The paddle shaft is positioned vertically for the forward stroke, top hand over bottom hand. The
paddle shaft is positioned horizontally for the turning stroke, as close to parallel with the surface
of the water while still maintaining full blade immersion. The difference in positioning allows the
boat to spin. This is the whole purpose of this stroke, and in many ways, it is far easier than the
forward stroke because whitewater boats want to spin anyways. Once again, in practice on the
river, there are few instances where you will take such a deliberate turning stroke in the same
way you might practice spinning the kayak in flatwater, but nonetheless, the turning stroke or
slight variation typically proceeds any major direction change on the water.
● Many of the concepts of the forward stroke apply here too.
● Key to a good turning stroke, look where you want to go.
● Main difference between your forward stroke and turning stroke, instead of a
vertical shaft, lower your top hand even with your torso to begin the stroke.
The draw stroke is your key to freedom on the river. This is the stroke that allows you to
enter and exit eddies, and sail around the river with a sense of style, well, hopefully at least.
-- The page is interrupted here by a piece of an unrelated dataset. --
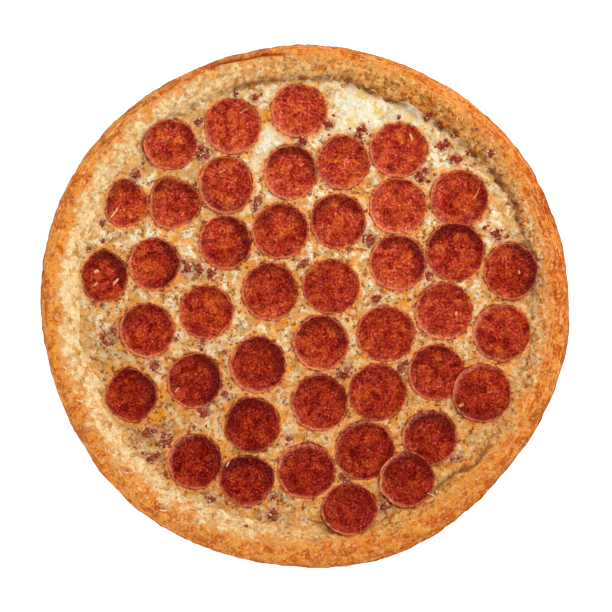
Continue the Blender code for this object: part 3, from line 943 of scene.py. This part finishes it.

Essentially, the draw stroke is used to catch the current and use it to propel your boat. The draw
stroke works in much the same way a keel works on the bottom of a boat. You can control the
angle and positioning of your blade depending upon what you are trying to do and where you
are trying to go.
Typically, folks talk about bow draws and stern draws. The bow draw is used when you
are leaving an eddy to get out into the main part of the current. If your boat is facing upstream,
you stick the power face of your blade out into the oncoming current to catch it and whip your
bow around. Just as you feel the current catch your blade, you are going pull your paddle
toward the center of your boat and hold it in place when your boat is pointed in your desired
direction of travel. The stern draw is often used when surfing river waves. Much like the same
way surfing fins are positioned at the back of a surfboard, a kayaker can throw their paddle into
a similar position and use it to carve the face of a wave. This creates some awesome times!
● Key point: the draw stroke is about controlling your turns
● Slightly at or behind the center of the kayak
● Turn your paddle into a keel, this is a draw stroke
● Look at your target, body leads the turn, control every turn with the blade on the
inside of the turn, control your turns with your draw stroke
● These are essential to catching eddies and getting out of eddies
● Vertical shaft, top hand over bottom hand, to get the most powerful stroke
● As you develop skills, your forward, sweeps, and draws start to blend seamlessly
as you learn to use the current in combination with your strokes to move about
the river with grace and style. The goal is not just getting down the river, but
navigating the river in pursuit of refining these skills. This is what allows you to
become a more a skilled paddler over time.